Дверь каюты распахнулась, на пороге возник помощник кока Чимароза с дымящимся кувшином в руках и широкой улыбкой на закопченном лице. Через его плечо с любопытством заглядывал с медным тазом подмышкой кудрявый молчун Микеле. Лекарь закатал рукава рубашки. Точно повинуясь этому знаку, матросы влетели в каюту, расставили принесенное. Микеле слил лекарю на руки. Потом по знаку Кейворда они ушли, прикрыв дверь. Болтовня лекаря и мрачноватые приготовления испугали Кармелу. Дрожа, она смотрела, как Рейес наливает в таз горячую воду, ставит его на тяжелый дубовый табурет у постели, а капитан между тем достает из сундука узкий свиток чистого полотна.
"Что это, Пресвятая Дева? Что они делают?.. Нет, нет, не хочу!.."
Лекарь присел на край постели, взял Кармелу за руку. Она попыталась вырваться.
— Ну-ну, — сказал Рейес. — Маленькая дона меня боится? А ведь этот сударь утверждал, что ты храбрая девочка…

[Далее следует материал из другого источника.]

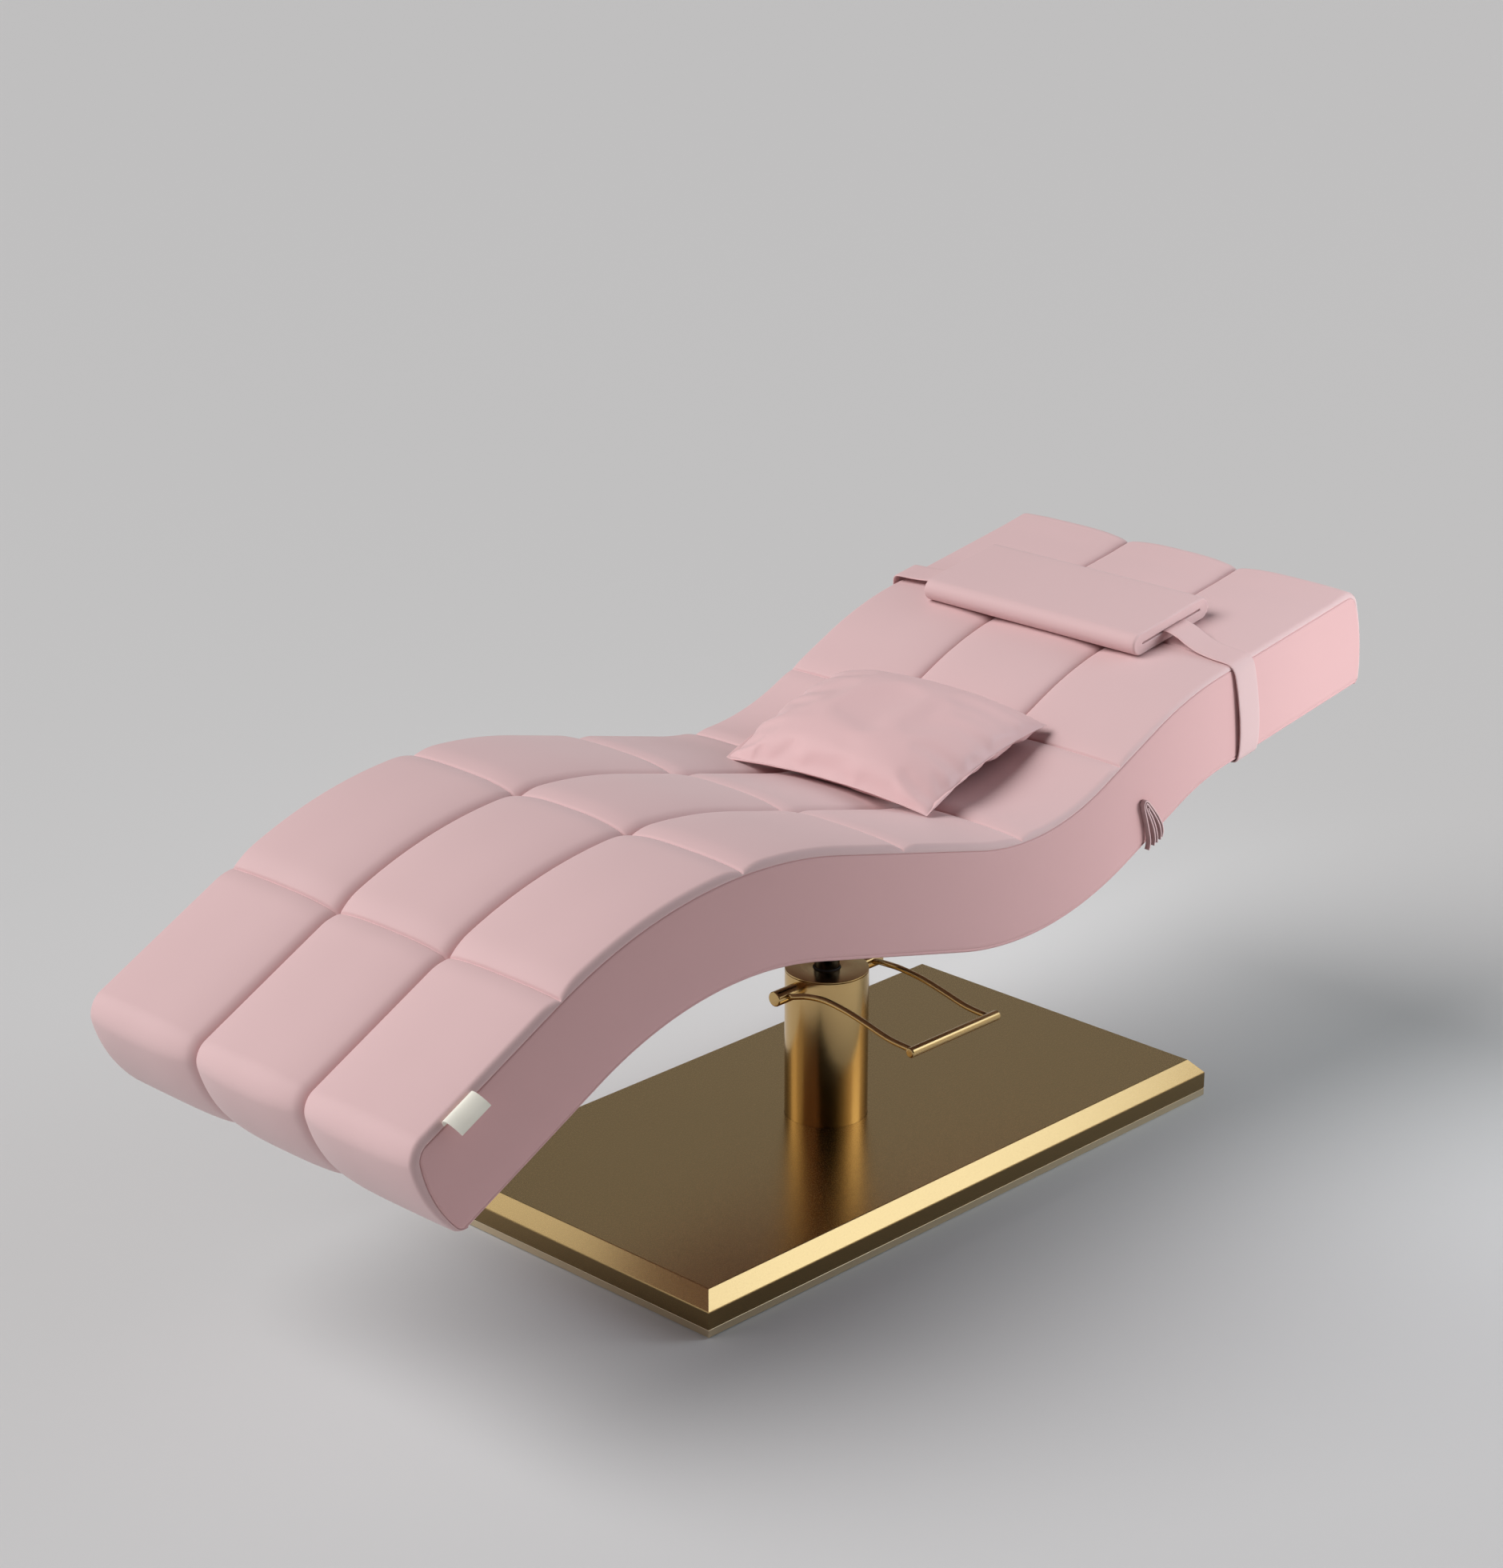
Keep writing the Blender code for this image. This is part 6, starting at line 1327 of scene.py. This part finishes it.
def soft_panel(name, place, target, size, power, color):
    """A rectangular lamp that shines at a target within a cone of 80 degrees."""
    lamp = bpy.data.lights.new(name, "AREA")
    lamp.color = color
    lamp.shape = "RECTANGLE"
    lamp.size, lamp.size_y = size
    lamp.energy = power
    lamp.spread = math.radians(80.0)
    return hang(lamp, place, Vector(target) - Vector(place))


key = bpy.data.lights.new("key", "SUN")
key.energy = 2.75
key.angle = math.radians(46.0)
hang(key, (-2.0, 1.4, 3.0), -toward(145.0, 46.0)).visible_glossy = False
head = soft_panel("panel_head", (1.17, -1.38, 0.76), (0.64, -0.3, 0.53), (0.8, 0.8), 3.55,
                  (0.92, 1.0, 0.99))
head.visible_glossy = False
soft_panel("panel_right", (1.45, -1.50, 1.52), (-0.1, -0.28, 0.05), (1.2, 1.0), 1.1,
           (0.58, 0.76, 1.0))
soft_panel("panel_left", (-1.5, 2.3, 1.6), (0.0, 0.0, 0.2), (1.2, 1.2), 0.5, (0.9, 0.97, 1.0))


# %% Studio walls
BACKDROP = 0.53
LOBES = ((44.0, 10.0, 0.28), (134.0, 25.0, 0.58), (314.0, 25.0, 0.90))


def studio_world():
    """A dark room with soft bright fields: each adds strength times cos(angle off it)^6.

    The camera itself sees an even pale backdrop above the floor's edge.
    """
    world = bpy.data.worlds.new("studio")
    bpy.context.scene.world = world
    world.use_nodes = True
    tree = world.node_tree
    where = coordinate(tree, "Generated")
    total = 0.0
    for azimuth, elevation, strength in LOBES:
        facing = add_node(tree, "ShaderNodeVectorMath", {
            0: where, 1: toward(azimuth, elevation)}, operation="DOT_PRODUCT")
        lit = calculate(tree, "MAXIMUM", facing.outputs["Value"], 0.0)
        total = calculate(tree, "MULTIPLY_ADD", calculate(tree, "POWER", lit, 6.0), strength, total)
    seen = tree.nodes.new("ShaderNodeLightPath").outputs["Is Camera Ray"]
    pale = add_node(tree, "ShaderNodeMix", {"Factor": seen, "A": total, "B": BACKDROP})
    feed(tree, tree.nodes["Background"], {
        "Strength": pale.outputs[0], "Color": (1.0, 1.0, 1.0, 1.0)})


studio_world()
bpy.context.scene.view_settings.view_transform = "Standard"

"Сюсюкает, как монашка," — вдруг подумала Кармела, и ей стало противно. А лекарь между тем уже сосчитал ее пульс и, сердито нахмурясь, занялся раной. Смачивая горячей водой, оторвал присохшую повязку и стал осматривать шрам, сильно надавливая пальцами. Кармела изо всех сил стиснула зубы, стараясь не застонать. Ей было больно.